= Coulomb crystal clock =

The Coulomb crystal clock is a type of optical atomic clock. Traditionally, optical ion clocks have been operated with a single clock ion only in order to achieve high accuracy operation.
This requires a measurement time of months to years to resolve clock frequencies at the level of their possible accuracy. Similar to an optical lattice clock, Coulomb crystal clocks overcome this fundamental limitation by measuring multiple atoms simultaneously; however, in this case, the atoms are ions in a Coulomb crystal. To manage the significant electric field gradients and resulting quadrupole shifts in ion traps, such systems utilize ions with low electric quadrupole moments in the reference transition, such as ¹¹⁵In⁺ and ²⁷Al⁺, dynamically decouple shifts or operate at a magic angle of the magnetic field.

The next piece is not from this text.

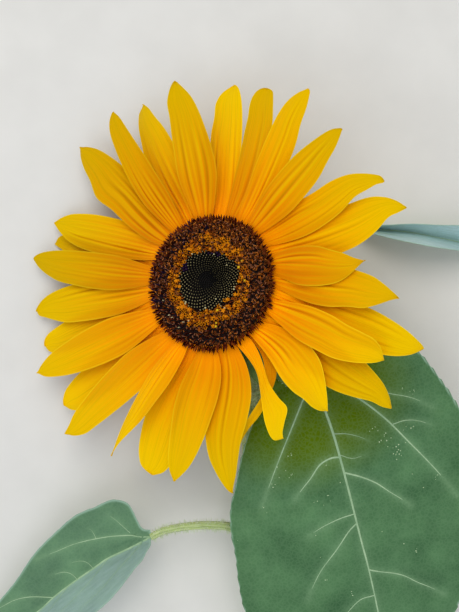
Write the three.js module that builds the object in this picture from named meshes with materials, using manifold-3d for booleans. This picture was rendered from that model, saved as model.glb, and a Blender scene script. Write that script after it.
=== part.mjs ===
// A cut sunflower top, lying face up: one bloom on its bent neck, the upper stem, and three leaves.
// Millimetres, +Z up. The stem, the left rays and the leaves' keels and tips lie on the ground plane.
import * as THREE from "three";
import { mergeVertices } from "three/addons/utils/BufferGeometryUtils.js";
import Module from "manifold-3d";

const wasm = await Module();
wasm.setup();

// Clearance between neighbouring pieces, which touch on the real plant, and the distance at which two
// points of one piece count as the same.
const GAP = 0.3;
const WELD = 0.01;

// The bloom: its disc's centre stands over the origin and its face leans to -X and a little to +Y.
const FACE_HEIGHT = 54.6;
const FACE_TURN = THREE.MathUtils.degToRad(23);
const FACE_LIFT = THREE.MathUtils.degToRad(6);

// The brown disc: radius and height of its outline from its underside to the eye at its middle. Its
// ring of open florets stands a little higher than the hollow between that ring and the eye.
const DISC_UNDERSIDE = -0.2;
const DISC_PROFILE = [
  [0, DISC_UNDERSIDE], [36.6, DISC_UNDERSIDE], [37.8, 1.4], [37, 4], [32.8, 5.6],
  [25.7, 6], [19.6, 5.2], [11.3, 6.7], [0, 7.6],
];
const DISC_SEGMENTS = 40;

// The green cup behind the disc, outlined from the neck's top to the wall that the rays spring from.
const WALL_RADIUS = 34;
const CUP_DEPTH = 25;
const NECK_RADIUS = 7.2;
const CUP_PROFILE = [
  [0, -CUP_DEPTH], [NECK_RADIUS, -CUP_DEPTH], [9.5, -23.6], [21, -21.4], [33, -18.4], [39.4, -13.6],
  [41, -10.4], [39.5, -9.2], [WALL_RADIUS, -8.7], [WALL_RADIUS, DISC_UNDERSIDE - GAP],
  [0, DISC_UNDERSIDE - GAP],
];
const CUP_SEGMENTS = 36;

// Ray florets: one every 12 degrees, on four levels from the front (0) to the back (3).
const RAY_PITCH = 12;
const FIRST_RAY_TURN = 98;
const RAY_THICKNESS = 0.9;
const RAY_ARCH = 0.6;
const RAY_TOP_LEVEL = -1.1;
const LEVEL_STEP = 2.05;
const LEVEL_LEAN = [4.5, 2.2, -0.2, -2.6];
const RAY_ROWS = 8;
const RAY_COLUMNS = 4;

// A ray leaves the wall square to it up to the first share of its length, and has turned the second
// part of the way towards its tip's direction by the third share.
const RAY_STRAIGHT = 0.25;
const RAY_TURNED = 0.6;
const RAY_TURNED_AT = 0.62;

// Half widths of a ray, as shares of its widest, from its root to its tip.
const POINTED = [0.34, 0.47, 0.68, 0.86, 0.97, 1.0, 0.97, 0.89, 0.75, 0.53, 0.06];
const ROUND = [0.34, 0.45, 0.64, 0.82, 0.94, 1.0, 1.0, 0.97, 0.89, 0.7, 0.15];
const BLUNT = [0.36, 0.5, 0.7, 0.83, 0.92, 0.98, 1.0, 1.0, 0.94, 0.75, 0.12];
const TWISTED = [0.36, 0.34, 0.36, 0.42, 0.54, 0.7, 0.84, 0.95, 1.0, 0.84, 0.2];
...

A recently realized crystal clock featuring ¹¹⁵In⁺ ions and ¹⁷²Yb⁺ sympathetic cooling ions demonstrated a 2.5 × 10⁻¹⁸ fractional systematic uncertainty, with stability improvements shown at a 1-second averaging time. Frequency ratios measured against ⁸⁷Sr and ¹⁷¹Yb⁺ (E3) achieved uncertainties of 4.2 × 10⁻¹⁷ and 4.4 × 10⁻¹⁸, with the latter having been the most precise frequency ratio and breaking a world record to achieve for the first time a mandatory criterium for the redefinition of the second. Future developments include potential operation with approximately 100 ions in trap arrays and proposed 3D Coulomb crystals of 1000 ions.